Using the records that follow, copy every line containing the word "caption".

◆ Information provided

+++

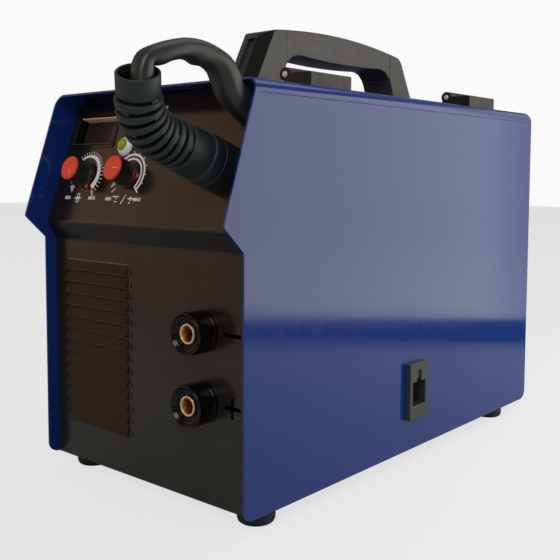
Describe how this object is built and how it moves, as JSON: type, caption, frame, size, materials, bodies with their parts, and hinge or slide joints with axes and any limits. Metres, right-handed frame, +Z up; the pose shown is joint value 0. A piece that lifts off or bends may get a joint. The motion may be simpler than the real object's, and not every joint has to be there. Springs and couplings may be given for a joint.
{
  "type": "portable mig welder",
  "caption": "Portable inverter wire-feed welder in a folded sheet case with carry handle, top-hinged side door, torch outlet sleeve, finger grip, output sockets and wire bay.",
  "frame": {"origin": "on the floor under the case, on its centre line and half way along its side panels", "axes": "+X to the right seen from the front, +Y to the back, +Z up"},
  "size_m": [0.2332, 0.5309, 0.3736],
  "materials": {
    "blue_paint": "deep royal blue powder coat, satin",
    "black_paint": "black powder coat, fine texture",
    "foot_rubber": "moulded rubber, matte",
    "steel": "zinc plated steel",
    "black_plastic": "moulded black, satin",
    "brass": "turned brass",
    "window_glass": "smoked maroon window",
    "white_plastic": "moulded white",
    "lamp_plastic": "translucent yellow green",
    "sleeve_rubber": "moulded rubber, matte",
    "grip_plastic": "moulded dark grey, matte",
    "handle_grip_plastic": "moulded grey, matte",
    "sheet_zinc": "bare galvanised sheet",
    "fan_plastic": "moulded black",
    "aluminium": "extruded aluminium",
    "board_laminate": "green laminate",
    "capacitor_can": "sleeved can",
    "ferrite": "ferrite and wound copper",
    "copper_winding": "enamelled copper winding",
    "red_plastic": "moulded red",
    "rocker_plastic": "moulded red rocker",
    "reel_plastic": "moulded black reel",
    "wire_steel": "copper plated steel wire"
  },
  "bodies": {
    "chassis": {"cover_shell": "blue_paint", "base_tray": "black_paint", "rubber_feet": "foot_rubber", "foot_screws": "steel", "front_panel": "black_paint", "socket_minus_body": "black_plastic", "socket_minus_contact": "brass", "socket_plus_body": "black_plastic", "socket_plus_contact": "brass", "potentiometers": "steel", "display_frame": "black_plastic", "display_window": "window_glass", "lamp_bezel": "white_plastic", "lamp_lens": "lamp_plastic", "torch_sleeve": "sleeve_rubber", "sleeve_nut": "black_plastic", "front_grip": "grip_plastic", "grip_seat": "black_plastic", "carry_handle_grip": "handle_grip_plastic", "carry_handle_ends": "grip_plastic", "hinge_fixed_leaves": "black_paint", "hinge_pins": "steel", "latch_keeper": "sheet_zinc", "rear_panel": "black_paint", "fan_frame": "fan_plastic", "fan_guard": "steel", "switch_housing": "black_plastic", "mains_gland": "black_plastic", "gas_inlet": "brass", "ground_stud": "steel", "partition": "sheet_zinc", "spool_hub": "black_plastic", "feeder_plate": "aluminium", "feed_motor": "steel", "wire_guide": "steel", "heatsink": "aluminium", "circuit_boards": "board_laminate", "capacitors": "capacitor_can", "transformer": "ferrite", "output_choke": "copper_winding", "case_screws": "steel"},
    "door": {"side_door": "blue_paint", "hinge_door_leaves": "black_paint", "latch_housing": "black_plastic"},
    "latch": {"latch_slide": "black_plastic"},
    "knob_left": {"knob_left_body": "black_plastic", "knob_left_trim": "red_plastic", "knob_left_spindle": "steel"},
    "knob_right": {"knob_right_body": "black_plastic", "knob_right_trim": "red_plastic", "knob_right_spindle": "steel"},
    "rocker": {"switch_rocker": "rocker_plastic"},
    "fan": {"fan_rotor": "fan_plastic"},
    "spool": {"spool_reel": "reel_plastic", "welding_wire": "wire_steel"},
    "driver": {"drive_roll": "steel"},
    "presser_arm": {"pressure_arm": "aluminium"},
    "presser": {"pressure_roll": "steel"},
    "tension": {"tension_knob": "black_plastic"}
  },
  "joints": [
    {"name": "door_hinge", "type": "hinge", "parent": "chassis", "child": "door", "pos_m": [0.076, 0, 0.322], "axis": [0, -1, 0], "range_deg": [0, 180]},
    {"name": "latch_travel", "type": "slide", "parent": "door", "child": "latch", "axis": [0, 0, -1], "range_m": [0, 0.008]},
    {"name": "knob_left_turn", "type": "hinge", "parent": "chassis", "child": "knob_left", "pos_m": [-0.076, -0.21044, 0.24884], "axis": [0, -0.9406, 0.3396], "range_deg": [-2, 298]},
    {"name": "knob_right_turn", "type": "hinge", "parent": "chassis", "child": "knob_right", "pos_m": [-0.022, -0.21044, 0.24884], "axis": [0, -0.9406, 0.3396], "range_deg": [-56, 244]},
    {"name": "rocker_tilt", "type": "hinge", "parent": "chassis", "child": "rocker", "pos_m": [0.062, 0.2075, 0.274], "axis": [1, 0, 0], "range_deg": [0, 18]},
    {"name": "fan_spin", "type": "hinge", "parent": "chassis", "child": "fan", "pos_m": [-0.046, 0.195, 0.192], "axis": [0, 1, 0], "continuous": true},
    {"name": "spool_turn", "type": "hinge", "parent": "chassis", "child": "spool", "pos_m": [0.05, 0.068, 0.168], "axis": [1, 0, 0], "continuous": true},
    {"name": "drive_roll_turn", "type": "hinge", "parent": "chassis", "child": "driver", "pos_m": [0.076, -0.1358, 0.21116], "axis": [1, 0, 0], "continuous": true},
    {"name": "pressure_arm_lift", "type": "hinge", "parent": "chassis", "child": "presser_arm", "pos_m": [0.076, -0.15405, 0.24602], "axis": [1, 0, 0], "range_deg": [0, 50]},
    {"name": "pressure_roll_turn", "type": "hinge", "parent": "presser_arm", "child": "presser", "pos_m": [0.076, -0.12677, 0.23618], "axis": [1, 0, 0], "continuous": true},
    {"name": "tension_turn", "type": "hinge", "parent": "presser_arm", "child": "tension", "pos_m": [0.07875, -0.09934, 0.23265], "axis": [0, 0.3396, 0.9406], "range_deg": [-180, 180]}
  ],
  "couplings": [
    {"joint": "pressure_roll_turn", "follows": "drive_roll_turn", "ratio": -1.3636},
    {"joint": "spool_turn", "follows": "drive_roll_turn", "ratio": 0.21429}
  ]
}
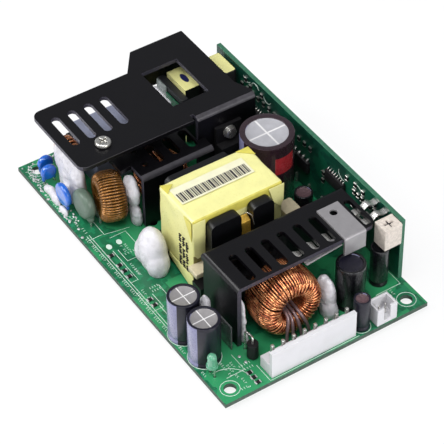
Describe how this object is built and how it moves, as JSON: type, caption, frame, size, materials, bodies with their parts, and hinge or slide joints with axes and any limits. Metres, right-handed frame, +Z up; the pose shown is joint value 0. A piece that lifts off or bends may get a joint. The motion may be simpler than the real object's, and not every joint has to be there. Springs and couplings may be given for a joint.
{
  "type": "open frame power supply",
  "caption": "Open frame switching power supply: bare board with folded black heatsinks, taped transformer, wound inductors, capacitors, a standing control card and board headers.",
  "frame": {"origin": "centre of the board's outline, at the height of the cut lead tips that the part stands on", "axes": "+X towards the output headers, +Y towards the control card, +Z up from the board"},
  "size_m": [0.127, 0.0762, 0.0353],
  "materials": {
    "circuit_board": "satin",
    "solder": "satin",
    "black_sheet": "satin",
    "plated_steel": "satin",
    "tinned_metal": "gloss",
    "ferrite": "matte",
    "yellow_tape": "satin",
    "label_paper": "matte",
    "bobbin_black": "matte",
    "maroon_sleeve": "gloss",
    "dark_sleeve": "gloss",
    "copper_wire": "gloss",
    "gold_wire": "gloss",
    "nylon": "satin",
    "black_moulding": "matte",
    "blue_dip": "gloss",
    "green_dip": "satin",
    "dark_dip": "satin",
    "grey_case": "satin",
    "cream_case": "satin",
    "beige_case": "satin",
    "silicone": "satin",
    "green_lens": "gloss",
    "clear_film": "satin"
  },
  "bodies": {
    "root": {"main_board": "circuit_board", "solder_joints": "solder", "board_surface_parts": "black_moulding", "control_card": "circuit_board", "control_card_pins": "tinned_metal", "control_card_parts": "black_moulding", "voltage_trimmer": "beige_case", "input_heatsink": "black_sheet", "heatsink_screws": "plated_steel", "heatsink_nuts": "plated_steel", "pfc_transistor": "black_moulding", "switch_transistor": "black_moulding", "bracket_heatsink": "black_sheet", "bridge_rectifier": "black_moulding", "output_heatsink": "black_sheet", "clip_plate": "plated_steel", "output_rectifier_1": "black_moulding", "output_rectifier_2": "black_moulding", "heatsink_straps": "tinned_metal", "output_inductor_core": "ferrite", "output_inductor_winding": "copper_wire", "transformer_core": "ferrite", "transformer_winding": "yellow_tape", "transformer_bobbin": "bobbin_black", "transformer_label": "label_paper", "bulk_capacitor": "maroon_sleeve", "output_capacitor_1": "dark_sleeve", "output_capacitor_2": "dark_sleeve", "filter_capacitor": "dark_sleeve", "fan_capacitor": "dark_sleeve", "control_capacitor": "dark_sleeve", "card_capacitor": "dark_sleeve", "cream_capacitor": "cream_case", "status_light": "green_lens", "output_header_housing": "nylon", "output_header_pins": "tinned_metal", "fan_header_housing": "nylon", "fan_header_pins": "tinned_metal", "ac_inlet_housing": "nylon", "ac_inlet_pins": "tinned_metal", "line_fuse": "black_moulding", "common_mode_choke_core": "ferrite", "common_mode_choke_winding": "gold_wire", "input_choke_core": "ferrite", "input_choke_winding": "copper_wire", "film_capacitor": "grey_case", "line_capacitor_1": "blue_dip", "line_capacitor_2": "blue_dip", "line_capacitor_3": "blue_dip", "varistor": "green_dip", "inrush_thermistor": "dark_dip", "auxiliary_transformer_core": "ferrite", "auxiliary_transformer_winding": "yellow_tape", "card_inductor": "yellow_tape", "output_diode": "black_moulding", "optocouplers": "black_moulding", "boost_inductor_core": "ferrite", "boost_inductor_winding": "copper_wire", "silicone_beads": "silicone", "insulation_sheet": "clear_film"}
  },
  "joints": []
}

+++

◆ Reply to the exercise
Describe how this object is built and how it moves, as JSON: type, caption, frame, size, materials, bodies with their parts, and hinge or slide joints with axes and any limits. Metres, right-handed frame, +Z up; the pose shown is joint value 0. A piece that lifts off or bends may get a joint. The motion may be simpler than the real object's, and not every joint has to be there. Springs and couplings may be given for a joint.
  "caption": "Portable inverter wire-feed welder in a folded sheet case with carry handle, top-hinged side door, torch outlet sleeve, finger grip, output sockets and wire bay.",
Describe how this object is built and how it moves, as JSON: type, caption, frame, size, materials, bodies with their parts, and hinge or slide joints with axes and any limits. Metres, right-handed frame, +Z up; the pose shown is joint value 0. A piece that lifts off or bends may get a joint. The motion may be simpler than the real object's, and not every joint has to be there. Springs and couplings may be given for a joint.
  "caption": "Open frame switching power supply: bare board with folded black heatsinks, taped transformer, wound inductors, capacitors, a standing control card and board headers.",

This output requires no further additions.